I was determined to follow through. I wanted a break, even if it meant I couldn't look up the answers to everything ever on demand. I wanted a day without notifications, a day of silence. And I wanted to prove to myself that I could do it.

Realistically, I could. I can.

But as much as I want to disconnect in favor of paying more attention to my friends and family on such important and limited days spent together, it isn't logical – at least not a full disconnect. And, in case my Thanksgiving tweets didn't give it away, my phones and tablets stayed on for the entirety of Thanksgiving day.

Aside from my mother, who lives in the same region of North Carolina as I do, my closest family member is an hour and a half away. It's not a terribly long trip – I make it quite regularly. But when I ponder a total disconnect, several thoughts plague my mind. "What if I'm in an accident on my way to visit? What if someone else is in an accident and they need to get in touch with me?" I also worry about work and whether the boss man might send me an email.

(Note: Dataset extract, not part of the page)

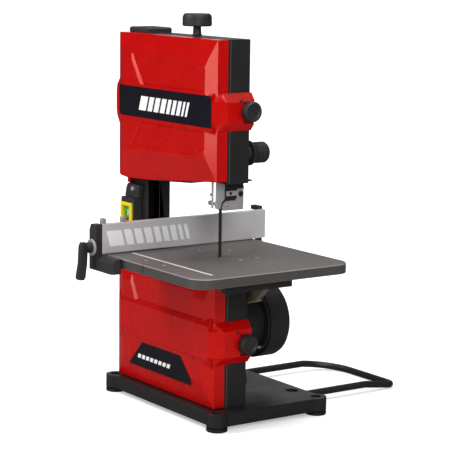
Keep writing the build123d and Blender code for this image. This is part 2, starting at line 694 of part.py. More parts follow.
# ---- table ----
@node("table")
def table():
    body = extrude(RectangleRounded(TABLE, TABLE, 31), SKIRT_H)
    body = chamfer(body.faces().sort_by(Axis.Z)[-1].edges(), 1.4)
    body -= extrude(RectangleRounded(TABLE - 2 * SKIRT_T, TABLE - 2 * SKIRT_T, 28),
                    SKIRT_H - PLATE_T)
    body = Pos(TABLE_X, TABLE_Y, TABLE_Z - SKIRT_H) * body
    body -= rod_z(27, BLADE_X, TABLE_Y, 250, 290)
    body -= rod_z(30.2, BLADE_X, TABLE_Y, TABLE_Z - 2.6, 290)
    body -= box(BLADE_X - 1, BLADE_X + 1.6, TABLE_Y - 160, TABLE_Y - 20, 250, 290)
    body -= box(2.9, 236.1, -170.1, -165.0, TABLE_Z - 0.6, 290)
    for x, y in TABLE_HOLES:
        body -= rod_z(4.05, x, y, TABLE_Z - 2.2, 290)
    return body


TABLE_HOLES = [(74, -186), (128, -186), (147, -51), (66, -17), (144, -17), (38, -58)]


@node("table_insert")
def table_insert():
    body = rod_z(30, BLADE_X, TABLE_Y, TABLE_Z - 2.5, TABLE_Z - 0.2)
    return body - box(BLADE_X - 1.4, BLADE_X + 4.2, TABLE_Y - 40, TABLE_Y + 11, 260, 290)


def arc_slot(radius, width, start, end, y0, y1):
    """Curved slot about the tilt axis, angles in degrees from +X."""
    ring = rod_y(radius + width / 2, 0, 0, y0, y1) - rod_y(radius - width / 2, 0, 0, y0, y1)
    reach = 3 * radius
    steps = [start + (end - start) * k / 4 for k in range(5)]
    fan = [(0, 0)] + [(reach * math.cos(math.radians(a)), reach * math.sin(math.radians(a)))
                      for a in steps]
    slot = ring & slab_xz(fan, y0, y1)
    for a in (start, end):
        x, z = radius * math.cos(math.radians(a)), radius * math.sin(math.radians(a))
        slot += rod_y(width / 2, x, z, y0, y1)
    return slot


@node("trunnion")
def trunnion():
    top = -PLATE_T - 0.05
    disc = rod_y(80, 0, 0, -20.5, -14.5) + (rod_y(80, 0, 0, -20.5, -9) - rod_y(76.5, 0, 0, -21, -8))
    disc -= box(-90, 90, -30, 0, top, 90)
    disc += box(-62, 62, -20.5, -6, top - 4, top)
    disc -= arc_slot(60, 8.6, -93, -42, -30, 0)
    return Pos(TILT_X, 0, TILT_Z) * disc


@node("trunnion_bracket")
def trunnion_bracket():
    body = box(84, 126, FRAME_Y1, -21, 176, 228)
    body -= box(87, 123, FRAME_Y1 + 3, -24, 170, 240)
    return body - rod_y(4.05, TILT_X, TILT_Z - 60, -40, -10)


@node("tilt_lock_knob")
def tilt_lock_knob():
    body = turned([(4.05, 0), (9, 0), (9, 5), (15, 8), (15, 20), (13, 22), (0, 22), (0, 15),
                   (4.05, 15)])
    for i in range(5):
        body -= Rot(0, 0, 72 * i) * Pos(19, 0, 15) * Cylinder(7.5, 20)
    return along_y(body, TILT_X, -13.6, TILT_Z - 60)


@node("table_rail")
def table_rail():
    return box(236, 246, -150, -20.9, 245, TABLE_Z - PLATE_T)


# ---- fence ----
FENCE_X0, FENCE_X1, FENCE_Y0, FENCE_Y1 = -13.0, -4.0, -221.0, 107.0
FENCE_Z0, FENCE_Z1 = 276.9, 326.2
LEVER_X, LEVER_Z = -15.0, 288.0


@node("fence_rail")
def fence_rail():
    body = box(FENCE_X0, FENCE_X1, FENCE_Y0, FENCE_Y1, FENCE_Z0, FENCE_Z1)
    body = chamfer(body.edges().filter_by(Axis.Y), 0.8)
    for z0, z1 in ((FENCE_Z0 + 2, 300.5), (302.5, FENCE_Z1 - 2)):
        body -= box(FENCE_X0 + 2, FENCE_X1 - 2, FENCE_Y0 - 1, FENCE_Y1 + 1, z0, z1)
    return body


@node("fence_clamp")
def fence_clamp():
    tall = [(-25, 251), (-4, 251), (-4, 326), (-20, 326), (-25, 317)]
    body = slab_xz(tall, -233, -221)
    foot = [(-233, 251), (-212.6, 251), (-212.6, 275.2), (-224, 275.2), (-233, 268)]
    body += slab_yz(foot, -25, 46)
    body = chamfer(body.edges().filter_by(Axis.Z).sort_by(Axis.X)[-2:], 4)
    return body - rod_y(4.05, LEVER_X, LEVER_Z, -240, -220)


@node("fence_lever")
def fence_lever():
    arm = [(-246, 297), (-254, 297), (-256.5, 290), (-258, 262), (-262, 240), (-260, 236),
           (-252, 235.6), (-249, 240), (-246, 262), (-245, 280)]
    body = slab_yz(arm, LEVER_X - 5.5, LEVER_X + 5.5)
    body += rod_y(8.5, LEVER_X, LEVER_Z, -248, -235)
    body += rod_y(12.5, LEVER_X, LEVER_Z, -235.6, -233.2)
    return body + rod_y(4.0, LEVER_X, LEVER_Z, -240, -222.5)


@node("fence_rear_hook")
def fence_rear_hook():
    """Catch on the far side of the fence that hooks under the table's back edge."""
    hook = [(82, 250), (FENCE_Y1, 250), (FENCE_Y1, 331), (98, 331), (98, 257), (82, 257)]
    body = slab_yz(hook, FENCE_X0 - 9, FENCE_X0)
    return body + box(-36, FENCE_X0 - 8, 98, FENCE_Y1 + 2, 323.5, 331)


# ---- switch ----
SWITCH_X0, SWITCH_X1, SWITCH_Y = -153.0, -118.0, -97.0
BRACKET_SCREW = (-126.4, 361.2)
BUTTONS = {"start": (308.5, 330.0), "stop": (284.5, 306.0)}


@node("switch_box")
def switch_box():
    """Black hood: the yellow frame is let into its front and the buttons sit in two wells."""
    body = box(SWITCH_X0 - 2, SWITCH_X1 + 4, SWITCH_Y + 4, FRAME_Y0, 273, 346)
    body = fillet(body.edges().filter_by(Axis.Y).sort_by(Axis.Z)[-2:], 5)
    body -= box(SWITCH_X0, SWITCH_X1, SWITCH_Y, SWITCH_Y + 8, 278, 337)
    for z0, z1 in BUTTONS.values():
        body -= box(-145.3, -123.7, -92, -82, z0 - 0.3, z1 + 0.3)
    return body


@node("switch_frame")
def switch_frame():
    body = box(SWITCH_X0, SWITCH_X1, SWITCH_Y, SWITCH_Y + 8, 278, 337)
    body = chamfer(body.faces().sort_by(Axis.Y)[0].edges(), 1.5)
    return body - box(-146.5, -123, SWITCH_Y - 1, SWITCH_Y + 9, 283.5, 331.3)


def push_button(z0, z1):
    body = box(-145, -124, -91.7, -84, z0, z1)
    return chamfer(body.faces().sort_by(Axis.Y)[0].edges(), 1.0)


@node("start_button")
def start_button():
    return push_button(*BUTTONS["start"])


@node("stop_button")
def stop_button():
    return push_button(*BUTTONS["stop"])


@node("switch_bracket")
def switch_bracket():
    outline = [(-154, 346.1), (-112, 346.1), (-107, 367), (-110, 369), (-145, 369), (-149.5, 363)]
    body = slab_xz(outline, -86, FRAME_Y0)
    return body - rod_y(3.65, *BRACKET_SCREW, -90, -84)


def main():
    os.makedirs("parts", exist_ok=True)
    for name, maker in NODES.items():
        shape = maker()
        shape.label = name
        export_step(shape, f"parts/{name}.step")


main()
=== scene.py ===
import math

import bmesh
import bpy
from mathutils import Matrix, Vector


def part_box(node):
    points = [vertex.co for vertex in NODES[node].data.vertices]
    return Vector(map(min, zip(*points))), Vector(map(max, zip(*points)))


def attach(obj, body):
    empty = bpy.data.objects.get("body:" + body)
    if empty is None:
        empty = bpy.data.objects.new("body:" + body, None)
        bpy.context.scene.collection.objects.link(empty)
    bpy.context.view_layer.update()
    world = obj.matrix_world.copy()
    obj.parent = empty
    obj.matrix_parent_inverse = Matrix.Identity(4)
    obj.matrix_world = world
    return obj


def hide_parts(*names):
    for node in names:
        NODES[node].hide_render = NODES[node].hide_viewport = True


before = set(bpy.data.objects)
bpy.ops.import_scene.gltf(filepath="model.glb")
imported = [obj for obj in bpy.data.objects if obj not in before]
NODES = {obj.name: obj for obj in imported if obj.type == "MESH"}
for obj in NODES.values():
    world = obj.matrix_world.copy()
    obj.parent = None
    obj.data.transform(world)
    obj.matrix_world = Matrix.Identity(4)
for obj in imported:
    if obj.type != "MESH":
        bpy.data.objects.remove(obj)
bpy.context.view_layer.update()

MM = 0.001                      # metres in a millimetre

# Bands of the size of a normal's Z, over which one colour fades into the next: the level top into
# the painted highlight of slanted faces, and that into the upright sides, darker partly by painted
# shade
LEVEL_BAND = (0.88, 0.97)       # slanted below it, level above it
UPRIGHT_BAND = (0.08, 0.25)     # upright below it, slanted above it

CLOUD_SCALE = 22.0              # broad patches in every finish
GRAIN_DEPTH = 0.0006            # height of the fine grain, in metres
COAT_ROUGHNESS = 0.12
RUB_AND_HIGHLIGHT_STRENGTH = 0.5             # how far the lighter edges show through, partly rubbed finish and partly painted highlight
RUB_AND_HIGHLIGHT_BAND = (0.52, 0.62)        # pointiness at which the lighter edge starts and is full


# ---------------------------------------------------------------- materials
def new_material(name):
    """Empty node material: the material, its nodes, its links and its shader."""
    mat = bpy.data.materials.new(name)
    mat.use_nodes = True
    tree = mat.node_tree
    return mat, tree.nodes, tree.links, tree.nodes["Principled BSDF"]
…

I love the silence and time away from the Internet just as much as I love being here, writing and interacting with readers. But time away is eerie; it instills a gut-wrenching feeling of what if.

That's why I'm not even going to try to disconnect next week. I will spend the second half of Christmas Eve with my family and all of Christmas Day hanging out, eating, watching movies and other shenanigans. But I'm not leaving my smartphones behind. They will be right there with me, either in my hands or pockets.

It's not worth the hassle, and it's not worth trying to avoid considering it's all my family will likely talk about with me. "Are there cases available for my phone? Does it have an update? How do I update it? What apps should I download?" The usual.

If my family isn't worried about disconnecting, why should I be? Perhaps we can play Letterpress or Words With Friends with one another from across the room. Or maybe we'll tweet each other at the dinner table. (I kid. I kid.)

But as long as my family grows more and more tech savvy and as long as I'm conscious of my mobile activity and it doesn't get in the way of family time, staying connected will be a non-issue. Rather than just thinking about checking my phone and all the missed notifications, I can just check. Chances are, no one will know the difference since their noses will probably be buried in their own phone, too.